Aim: Copy out all the records exactly.

Dataset entries:
··········

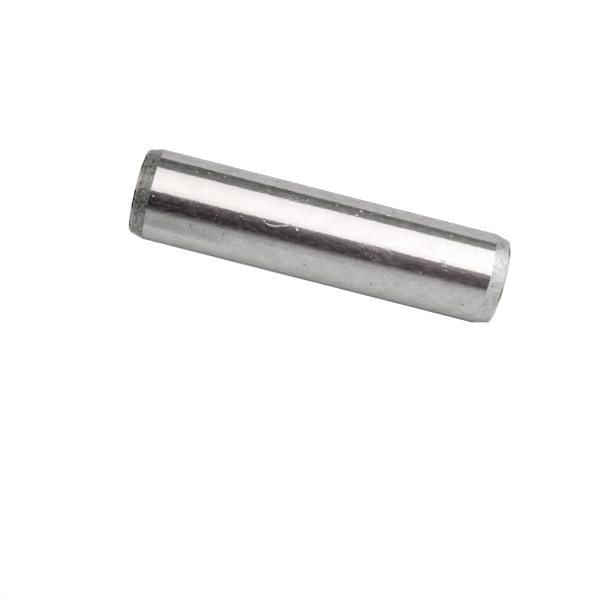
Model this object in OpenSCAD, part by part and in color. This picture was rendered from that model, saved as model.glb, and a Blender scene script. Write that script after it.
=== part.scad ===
// Parallel dowel pin of hardened steel: a ground cylinder with a lead-in cone, a rounded
// edge and a flat face at each end, so that it can be pressed in from either side.
// The pin stands on one end: its axis is Z, and its lower end face lies at z = 0.

/* [Pin] */
// Ground diameter, the same as the reamed hole that the pin locates in
pin_d = 10; // [6:0.5:20]
// Overall length, from end face to end face
pin_len = 40; // [16:1:100]

/* [Ends] */
// Length of the lead-in with its rounded edge, measured along the pin
lead_len = 1.7; // [0.8:0.1:3]
// Slope of the lead-in cone against the pin's axis, in degrees
lead_angle = 15; // [8:1:20]
// Radius of the edge between the lead-in cone and the end face
edge_r = 0.3; // [0.1:0.05:0.6]

/* [Hidden] */
$fn = 128;

pin_r = pin_d / 2;
// Radius at which the lead-in cone would meet the end face, were that edge sharp
sharp_r = pin_r - lead_len * tan(lead_angle);
// Radius of the flat end face. The round turns from face to cone through 90 - lead_angle
// degrees, so it starts this far short of the sharp edge.
face_r = sharp_r - edge_r * tan((90 - lead_angle) / 2);

// Turns a shape about the origin until its Y side runs along the lead-in cone
module along_lead() {
    rotate(-lead_angle)
        children();
}

// The quarter of the plane to the right of the origin and below it
module lower_right() {
    translate([0, -pin_r])
        square(pin_r);
}

// Half section of one end, from the end face to the middle of the pin, radius along X.
// The lead-in is cut from the stock with a tilted edge. A disc that touches both the end
// face and the cone then takes the place of the sharp corner between its two touch points.
module end_section() {
    difference() {
        square([pin_r, pin_len / 2]);
        translate([face_r, edge_r]) {
            along_lead()
                translate([edge_r, -pin_r])
                    square([pin_r, 2 * pin_r]);
            intersection() {
                lower_right();
                along_lead()
                    lower_right();
            }
        }
    }
    translate([face_r, edge_r])
        circle(r = edge_r);
}

module dowel_pin() {
    color("silver")
        rotate_extrude() {
            end_section();
            translate([0, pin_len])
                mirror([0, 1])
                    end_section();
        }
}

dowel_pin();
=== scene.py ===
# %% [markdown]
# # A dowel pin of hardened steel
#
# A dowel pin lines two parts up: it is pressed into a reamed hole in each of them. The whole pin is
# one turned and ground bar. Its body is ground round to a few thousandths of a millimetre, each end
# tapers so that the pin finds its hole, and the edge between taper and end face is rounded so that
# nothing scrapes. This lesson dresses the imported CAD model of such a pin. The model is loaded first
# and stays fixed, so every size below is measured on it or set against it.
#
# Blender works in metres here, so small sizes are written in millimetres times `MM`. The patterns on
# the steel get coordinates that are in millimetres already, so their sizes are plain numbers.

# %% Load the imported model
import math
import bmesh
import bpy
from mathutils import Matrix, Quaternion, Vector


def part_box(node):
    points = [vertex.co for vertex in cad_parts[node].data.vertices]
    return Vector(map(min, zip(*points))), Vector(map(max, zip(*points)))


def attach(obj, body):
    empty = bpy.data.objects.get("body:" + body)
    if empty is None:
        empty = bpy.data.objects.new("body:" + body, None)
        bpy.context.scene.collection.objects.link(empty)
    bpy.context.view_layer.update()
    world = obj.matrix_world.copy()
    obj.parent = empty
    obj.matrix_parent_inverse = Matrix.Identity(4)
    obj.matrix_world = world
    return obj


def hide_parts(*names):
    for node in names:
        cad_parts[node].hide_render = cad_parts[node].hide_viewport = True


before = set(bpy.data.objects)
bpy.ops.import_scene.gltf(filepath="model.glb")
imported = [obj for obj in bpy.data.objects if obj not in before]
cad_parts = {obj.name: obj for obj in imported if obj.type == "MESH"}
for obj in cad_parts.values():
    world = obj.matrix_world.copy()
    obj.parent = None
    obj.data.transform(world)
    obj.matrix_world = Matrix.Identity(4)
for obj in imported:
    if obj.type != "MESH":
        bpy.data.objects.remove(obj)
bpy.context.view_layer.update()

MM = 0.001

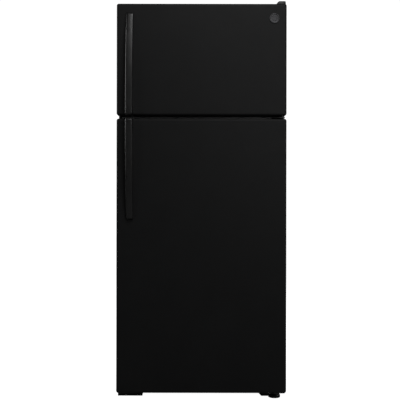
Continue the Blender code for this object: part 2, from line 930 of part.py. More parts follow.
def door_bin(name, half_width, rear, z_range, pivot):
    obj = open_box(
        name,
        (-half_width, DOOR_BACK + 0.001, z_range[0]),
        (half_width, rear, z_range[1]),
        BIN_WALL,
        (0, 0, 1),
        corner=0.010,
        taper=0.002,
    )
    finish(obj, "clear plastic", pivot)


def freezer_door():
    pivot = pivot_at("freezer_door_hinge", (HINGE_X, HINGE_Y, sum(FREEZER_DOOR) / 2))
    door_skin_and_foam("freezer_door", FREEZER_DOOR, pivot)
    door_liner("freezer_door", FREEZER_DOOR, FREEZER_DYKE, pivot)
    door_gasket("freezer_door", FREEZER_GASKET, pivot)
    door_handle("freezer_door", FREEZER_HANDLE, pivot)
    half = FREEZER_DYKE[0] - DYKE_WIDTH - 0.0015
    door_bin("freezer_door_bin_lower", half, FREEZER_BIN_BACK, FREEZER_LOWER_BIN, pivot)
    door_bin("freezer_door_bin_upper", half, FREEZER_BIN_BACK, FREEZER_UPPER_BIN, pivot)
    badge(pivot)


def badge(pivot):
    """A plain round plate with a raised ring."""
    radius, thickness = 0.0205, 0.0028
    face = 0.0012
    profile = [
        (0.0, face),
        (radius - 0.0038, face),
        (radius - 0.0032, thickness),
        (radius - 0.0008, thickness),
        (radius, thickness - 0.0008),
        (radius, 0.0),
        (0.0, 0.0),
    ]
    place = (BADGE[0], DOOR_FRONT - GAP, BADGE[1])
    obj = lathe("badge", profile, 24, place, (math.radians(90), 0, 0))
    finish(obj, "bright metal", pivot)


def fresh_food_door():
    pivot = pivot_at("fresh_food_door_hinge", (HINGE_X, HINGE_Y, sum(FRESH_DOOR) / 2))
    door_skin_and_foam("fresh_food_door", FRESH_DOOR, pivot)
    door_liner("fresh_food_door", FRESH_DOOR, FRESH_DYKE, pivot)
    door_gasket("fresh_food_door", FRESH_GASKET, pivot)
    door_handle("fresh_food_door", FRESH_HANDLE, pivot)
    half = FRESH_DYKE[0] - DYKE_WIDTH - 0.0015
    door_bin("door_bin_lower", half, FRESH_BIN_BACK, LOWER_BIN, pivot)
    door_bin("door_bin_middle", half, FRESH_BIN_BACK, MIDDLE_BIN, pivot)
    dairy_compartment(half, pivot)


def dairy_compartment(half_width, door_pivot):
    low, high = DAIRY
    obj = open_box(
        "dairy_compartment",
        (-half_width, DOOR_BACK + 0.001, low),
        (half_width, FRESH_BIN_BACK - 0.004, high),
        BIN_WALL,
        (0, 1, 0),
        corner=0.004,
    )
    finish(obj, "white plastic", door_pivot)
    hinge_y, hinge_z = FRESH_BIN_BACK - 0.0022, high - 0.002
    pivot = pivot_at("dairy_lid_hinge", (0, hinge_y, hinge_z), door_pivot)
    lid = box(
        "dairy_lid",
        (-half_width, FRESH_BIN_BACK - 0.0036, low + 0.001),
        (half_width, FRESH_BIN_BACK - 0.0012, high - 0.001),
    )
    round_edges(lid, 0.0009, 1)
    finish(lid, "clear plastic", pivot)


# Compartment fittings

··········

Answer to this task:
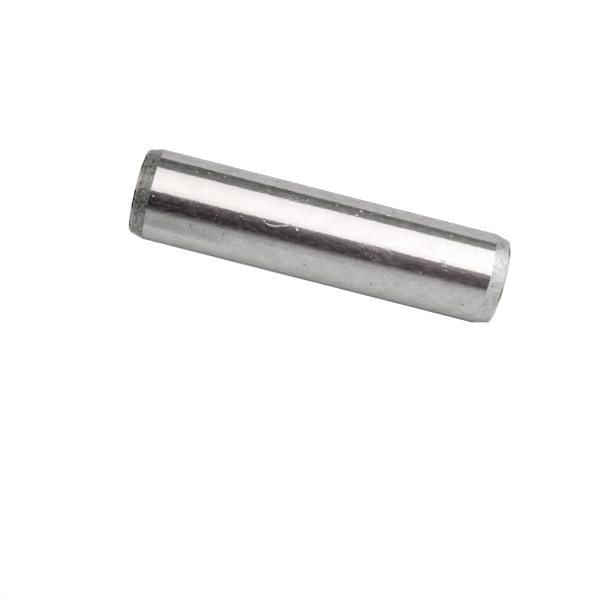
Model this object in OpenSCAD, part by part and in color. This picture was rendered from that model, saved as model.glb, and a Blender scene script. Write that script after it.
=== part.scad ===
// Parallel dowel pin of hardened steel: a ground cylinder with a lead-in cone, a rounded
// edge and a flat face at each end, so that it can be pressed in from either side.
// The pin stands on one end: its axis is Z, and its lower end face lies at z = 0.

/* [Pin] */
// Ground diameter, the same as the reamed hole that the pin locates in
pin_d = 10; // [6:0.5:20]
// Overall length, from end face to end face
pin_len = 40; // [16:1:100]

/* [Ends] */
// Length of the lead-in with its rounded edge, measured along the pin
lead_len = 1.7; // [0.8:0.1:3]
// Slope of the lead-in cone against the pin's axis, in degrees
lead_angle = 15; // [8:1:20]
// Radius of the edge between the lead-in cone and the end face
edge_r = 0.3; // [0.1:0.05:0.6]

/* [Hidden] */
$fn = 128;

pin_r = pin_d / 2;
// Radius at which the lead-in cone would meet the end face, were that edge sharp
sharp_r = pin_r - lead_len * tan(lead_angle);
// Radius of the flat end face. The round turns from face to cone through 90 - lead_angle
// degrees, so it starts this far short of the sharp edge.
face_r = sharp_r - edge_r * tan((90 - lead_angle) / 2);

// Turns a shape about the origin until its Y side runs along the lead-in cone
module along_lead() {
    rotate(-lead_angle)
        children();
}

// The quarter of the plane to the right of the origin and below it
module lower_right() {
    translate([0, -pin_r])
        square(pin_r);
}

// Half section of one end, from the end face to the middle of the pin, radius along X.
// The lead-in is cut from the stock with a tilted edge. A disc that touches both the end
// face and the cone then takes the place of the sharp corner between its two touch points.
module end_section() {
    difference() {
        square([pin_r, pin_len / 2]);
        translate([face_r, edge_r]) {
            along_lead()
                translate([edge_r, -pin_r])
                    square([pin_r, 2 * pin_r]);
            intersection() {
                lower_right();
                along_lead()
                    lower_right();
            }
        }
    }
    translate([face_r, edge_r])
        circle(r = edge_r);
}

module dowel_pin() {
    color("silver")
        rotate_extrude() {
            end_section();
            translate([0, pin_len])
                mirror([0, 1])
                    end_section();
        }
}

dowel_pin();
=== scene.py ===
# %% [markdown]
# # A dowel pin of hardened steel
#
# A dowel pin lines two parts up: it is pressed into a reamed hole in each of them. The whole pin is
# one turned and ground bar. Its body is ground round to a few thousandths of a millimetre, each end
# tapers so that the pin finds its hole, and the edge between taper and end face is rounded so that
# nothing scrapes. This lesson dresses the imported CAD model of such a pin. The model is loaded first
# and stays fixed, so every size below is measured on it or set against it.
#
# Blender works in metres here, so small sizes are written in millimetres times `MM`. The patterns on
# the steel get coordinates that are in millimetres already, so their sizes are plain numbers.

# %% Load the imported model
import math
import bmesh
import bpy
from mathutils import Matrix, Quaternion, Vector


def part_box(node):
    points = [vertex.co for vertex in cad_parts[node].data.vertices]
    return Vector(map(min, zip(*points))), Vector(map(max, zip(*points)))


def attach(obj, body):
    empty = bpy.data.objects.get("body:" + body)
    if empty is None:
        empty = bpy.data.objects.new("body:" + body, None)
        bpy.context.scene.collection.objects.link(empty)
    bpy.context.view_layer.update()
    world = obj.matrix_world.copy()
    obj.parent = empty
    obj.matrix_parent_inverse = Matrix.Identity(4)
    obj.matrix_world = world
    return obj


def hide_parts(*names):
    for node in names:
        cad_parts[node].hide_render = cad_parts[node].hide_viewport = True


before = set(bpy.data.objects)
bpy.ops.import_scene.gltf(filepath="model.glb")
imported = [obj for obj in bpy.data.objects if obj not in before]
cad_parts = {obj.name: obj for obj in imported if obj.type == "MESH"}
for obj in cad_parts.values():
    world = obj.matrix_world.copy()
    obj.parent = None
    obj.data.transform(world)
    obj.matrix_world = Matrix.Identity(4)
for obj in imported:
    if obj.type != "MESH":
        bpy.data.objects.remove(obj)
bpy.context.view_layer.update()

MM = 0.001

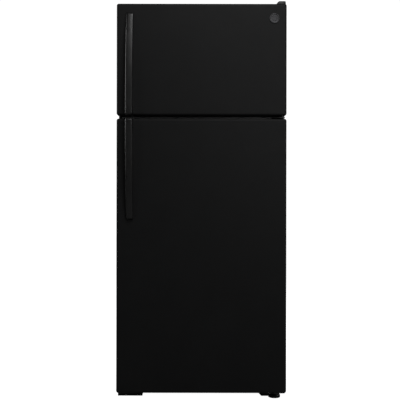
Continue the Blender code for this object: part 2, from line 930 of part.py. More parts follow.
def door_bin(name, half_width, rear, z_range, pivot):
    obj = open_box(
        name,
        (-half_width, DOOR_BACK + 0.001, z_range[0]),
        (half_width, rear, z_range[1]),
        BIN_WALL,
        (0, 0, 1),
        corner=0.010,
        taper=0.002,
    )
    finish(obj, "clear plastic", pivot)


def freezer_door():
    pivot = pivot_at("freezer_door_hinge", (HINGE_X, HINGE_Y, sum(FREEZER_DOOR) / 2))
    door_skin_and_foam("freezer_door", FREEZER_DOOR, pivot)
    door_liner("freezer_door", FREEZER_DOOR, FREEZER_DYKE, pivot)
    door_gasket("freezer_door", FREEZER_GASKET, pivot)
    door_handle("freezer_door", FREEZER_HANDLE, pivot)
    half = FREEZER_DYKE[0] - DYKE_WIDTH - 0.0015
    door_bin("freezer_door_bin_lower", half, FREEZER_BIN_BACK, FREEZER_LOWER_BIN, pivot)
    door_bin("freezer_door_bin_upper", half, FREEZER_BIN_BACK, FREEZER_UPPER_BIN, pivot)
    badge(pivot)


def badge(pivot):
    """A plain round plate with a raised ring."""
    radius, thickness = 0.0205, 0.0028
    face = 0.0012
    profile = [
        (0.0, face),
        (radius - 0.0038, face),
        (radius - 0.0032, thickness),
        (radius - 0.0008, thickness),
        (radius, thickness - 0.0008),
        (radius, 0.0),
        (0.0, 0.0),
    ]
    place = (BADGE[0], DOOR_FRONT - GAP, BADGE[1])
    obj = lathe("badge", profile, 24, place, (math.radians(90), 0, 0))
    finish(obj, "bright metal", pivot)


def fresh_food_door():
    pivot = pivot_at("fresh_food_door_hinge", (HINGE_X, HINGE_Y, sum(FRESH_DOOR) / 2))
    door_skin_and_foam("fresh_food_door", FRESH_DOOR, pivot)
    door_liner("fresh_food_door", FRESH_DOOR, FRESH_DYKE, pivot)
    door_gasket("fresh_food_door", FRESH_GASKET, pivot)
    door_handle("fresh_food_door", FRESH_HANDLE, pivot)
    half = FRESH_DYKE[0] - DYKE_WIDTH - 0.0015
    door_bin("door_bin_lower", half, FRESH_BIN_BACK, LOWER_BIN, pivot)
    door_bin("door_bin_middle", half, FRESH_BIN_BACK, MIDDLE_BIN, pivot)
    dairy_compartment(half, pivot)


def dairy_compartment(half_width, door_pivot):
    low, high = DAIRY
    obj = open_box(
        "dairy_compartment",
        (-half_width, DOOR_BACK + 0.001, low),
        (half_width, FRESH_BIN_BACK - 0.004, high),
        BIN_WALL,
        (0, 1, 0),
        corner=0.004,
    )
    finish(obj, "white plastic", door_pivot)
    hinge_y, hinge_z = FRESH_BIN_BACK - 0.0022, high - 0.002
    pivot = pivot_at("dairy_lid_hinge", (0, hinge_y, hinge_z), door_pivot)
    lid = box(
        "dairy_lid",
        (-half_width, FRESH_BIN_BACK - 0.0036, low + 0.001),
        (half_width, FRESH_BIN_BACK - 0.0012, high - 0.001),
    )
    round_edges(lid, 0.0009, 1)
    finish(lid, "clear plastic", pivot)


# Compartment fittings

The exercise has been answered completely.